You'll have a main thread which spins on a accept_connection() call, and forks a thread when it gets a connection -- use jthread_create() so that you don't have to join these threads. Here's the main thread:
pthread_mutex_t lock; int count; main() { int sock, fd, *fdp; jthread_system_init(); pthread_mutex_init(&lock, NULL); count = 0; sock = serve_socket("hydra3a.cs.utk.edu", 5678); while (1) { fd = accept_connection(sock); fdp = (int *) malloc(sizeof(int)); *fdp = fd; jthread_create(thread, (void *) fdp); } }Each thread increments the count, sends it to the client, then spins on a loop, reading stuff from the client and ignoring it. We read in large units (larger than 1 at least), so that we aren't making too many system calls. When read() returns zero, the connection is gone, so we decrement the number of connections, close the file descriptor and exit.

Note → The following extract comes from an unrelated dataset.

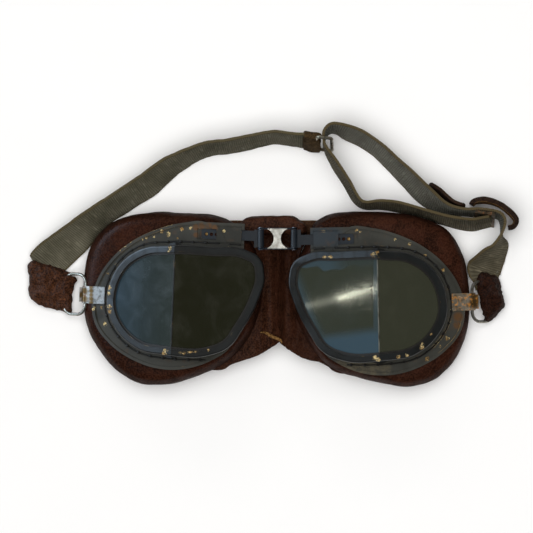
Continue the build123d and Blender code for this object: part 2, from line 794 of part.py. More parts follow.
def band(shares, width, thickness, base, reach=0):
    """Flat band that leans and twists along its way, with its low edge at a base.

    A reach lengthens it at both ends.
    """
    rows = []
    for u, v, turn, lean in shares:
        rows.append((*strap_spot(u, v), *high_edge(turn, lean)))
    rows = smooth_rows(rows, steps_per_span)
    steps = [Vector(*row[2:]).normalized() for row in rows]
    centres = []
    for (x, y, *_), step in zip(rows, steps):
        flat = math.hypot(step.X, step.Y)
        height = (width * step.Z + thickness * flat) / 2
        centres.append(Vector(x, y, base + rise_at(x, y) + height))
    wires = []
    last = len(rows) - 1
    for i, step in enumerate(steps):
        ahead = (centres[min(i + 1, last)] - centres[max(i - 1, 0)]).normalized()
        across = (step - ahead * step.dot(ahead)).normalized()
        half = across * (width / 2)
        skin = ahead.cross(across) * (thickness / 2)
        c = centres[i] + ahead * (reach * ((i == last) - (i == 0)))
        corners = [c - half - skin, c + half - skin, c + half + skin, c - half + skin]
        lift = Vector(0, 0, base + rise_at(c.X, c.Y) - min(corner.Z for corner in corners))
        wires.append(Wire(closed_lines([corner + lift for corner in corners])))
    return Solid.make_loft(wires, ruled=True)


def strap_plane(shares, width, thickness):
    """Plane in the middle of a leaning piece: X along the strap, Y up the piece's width."""
    u, v, turn, lean = shares
    x, y = strap_spot(u, v)
    up = Vector(*high_edge(turn, lean))
    height = table_gap + (width * up.Z + thickness * math.hypot(up.X, up.Y)) / 2
    along = Vector(up.Y, -up.X, 0).normalized()
    return Plane(origin=(x, y, height), x_dir=along, z_dir=along.cross(up))


def make_keeper_loop(wire):
    """Wire loop that stands in the keeper and carries the long webbing."""
    plane = strap_plane(loop_shares, loop_height + loop_wire, loop_wire)
    frame = RectangleRounded(loop_reach, loop_height, loop_wire)
    path = (plane * Pos(loop_reach / 2 - loop_wire, 0) * frame).wire()
    section = Plane(origin=path @ 0, z_dir=path % 0) * Circle(wire / 2)
    return sweep(section, path=path)


def make_keeper():
    """Leather wrapped round the end of the left webbing and the near side of the loop."""
    wrap = band(keeper_shares, webbing_width, keeper_thickness, table_gap)
    return wrap - make_keeper_loop(loop_wire + soft_gap)


def make_slide():
    """Three-bar slide that stands on edge against the webbing."""
    inner = Rectangle(slide_length - 2 * slide_bar, slide_height - 2 * slide_bar)
    frame = Rectangle(slide_length, slide_height) - inner + Rectangle(slide_bar, slide_height)
    body = Pos(0, 0, -slide_bar / 2) * upright(frame, slide_bar)
    return strap_plane(slide_shares, slide_height, slide_bar) * body


def make_stitching():
    """Row of stitches across the webbing, where its end is sewn back."""
    body = Box(stitch_width, webbing_width - stitch_margin - stitch_margin, stitch_thickness)
    return strap_plane(stitch_shares, webbing_width, stitch_thickness) * body


def make_side(side):
    """All pieces of one eyepiece."""
    droop = left_droop if side == "left" else right_droop
    made = {
        "cup": make_cup(),
        "rim": make_rim(),
        "gasket": make_gasket(),
        "inner_pane": make_pane(False),
        "outer_pane": make_pane(True),
        "ridge_strip": make_ridge_strip(),
        "rim_catches": make_catches(),
        "lacing": make_lacing(),
        "click_spring": make_click_spring(),
        "cushion": make_cushion(),
        "face_lining": make_lining(),
        "end_clip": make_clip(),
        "strap_ring": make_ring(droop, ring_wire),
    }
    for name, shape in made.items():
        nodes[side + "_" + name] = place(shape, side)
    nodes[side + "_strap_tab"] = make_tab(side)
    nodes[side + "_strip"] = make_strip(side)
    nodes[side + "_hinge_pin"] = make_pin(side)
    nodes[side + "_nose_leather"] = make_nose_leather(side)


make_side("right")
make_side("left")
nodes["bridge_link"] = make_link()
nodes["brow_pad"] = make_brow_pad()
nodes["brow_lining"] = make_brow_lining()
nodes["left_webbing"] = band(left_webbing_shares, webbing_width, webbing_thickness, table_gap)
nodes["right_webbing"] = band(right_webbing_shares, webbing_width, webbing_thickness, table_gap)
nodes["backing_tab"] = band(backing_shares, webbing_width, backing_thickness, table_gap)
nodes["leather_guard"] = band(guard_shares, webbing_width, guard_thickness, table_gap)
nodes["keeper_loop"] = make_keeper_loop(loop_wire)
nodes["webbing_keeper"] = make_keeper()
nodes["slide_buckle"] = make_slide()
nodes["slide_stitching"] = make_stitching()

os.makedirs("parts", exist_ok=True)
for name, shape in nodes.items():
    export_step(shape, "parts/" + name + ".step")
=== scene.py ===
# %% [markdown]
# # Aviator flying goggles
# A pair of metal goggles lies face up with its strap behind it. The metal pieces come from
# the CAD model and only get a finish here. Everything soft is built again in this script:
# the leather rolls, the leather over the nose, the pads, the tabs and the webbing.

# %% Load the fixed frame
import bpy
import bmesh
import math
from mathutils import Matrix, Vector, noise


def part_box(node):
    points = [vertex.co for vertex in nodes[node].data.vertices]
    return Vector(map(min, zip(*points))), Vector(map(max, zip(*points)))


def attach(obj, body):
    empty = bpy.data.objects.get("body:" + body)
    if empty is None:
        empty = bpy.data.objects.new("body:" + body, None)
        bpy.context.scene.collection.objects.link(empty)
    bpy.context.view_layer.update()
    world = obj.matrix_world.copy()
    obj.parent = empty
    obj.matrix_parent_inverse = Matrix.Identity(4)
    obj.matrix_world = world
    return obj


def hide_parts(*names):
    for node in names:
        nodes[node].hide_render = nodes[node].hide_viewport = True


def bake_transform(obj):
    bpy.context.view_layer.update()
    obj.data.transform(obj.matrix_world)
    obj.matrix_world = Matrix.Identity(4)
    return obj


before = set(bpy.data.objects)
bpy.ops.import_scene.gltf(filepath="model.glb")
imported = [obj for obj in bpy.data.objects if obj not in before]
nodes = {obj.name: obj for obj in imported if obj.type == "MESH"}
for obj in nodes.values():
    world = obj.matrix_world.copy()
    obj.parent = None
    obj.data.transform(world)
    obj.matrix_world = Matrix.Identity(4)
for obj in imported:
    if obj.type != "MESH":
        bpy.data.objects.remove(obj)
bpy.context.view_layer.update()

mm = 0.001
sides = ("left", "right")

# %% [markdown]
# ## Two ways to name a place
# The goggles are nearly the same on both sides, so each soft piece is drawn once for the right
# hand eyepiece, in millimetres from the bridge link, and a matrix puts it on its own side.
# Chips and worn spots are named by where they are seen in a picture taken from above.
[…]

Here is the code for the threads:
void thread(void *arg) { int *fdp; int fd; char s[100]; fdp = (int *) arg; fd = *fdp; free(fdp); pthread_mutex_lock(&lock); count++; sprintf(s, "%d\n", count); pthread_mutex_unlock(&lock); write(fd, s, strlen(s)); while(read(fd, s, 100) > 0) ; pthread_mutex_lock(&lock); count--; pthread_mutex_unlock(&lock); close(fd); }A bunch of you had the main thread write the count to the client. This is not right -- the main thread should go back to accepting connections while another thread performs the write, in case the write takes a long time to complete.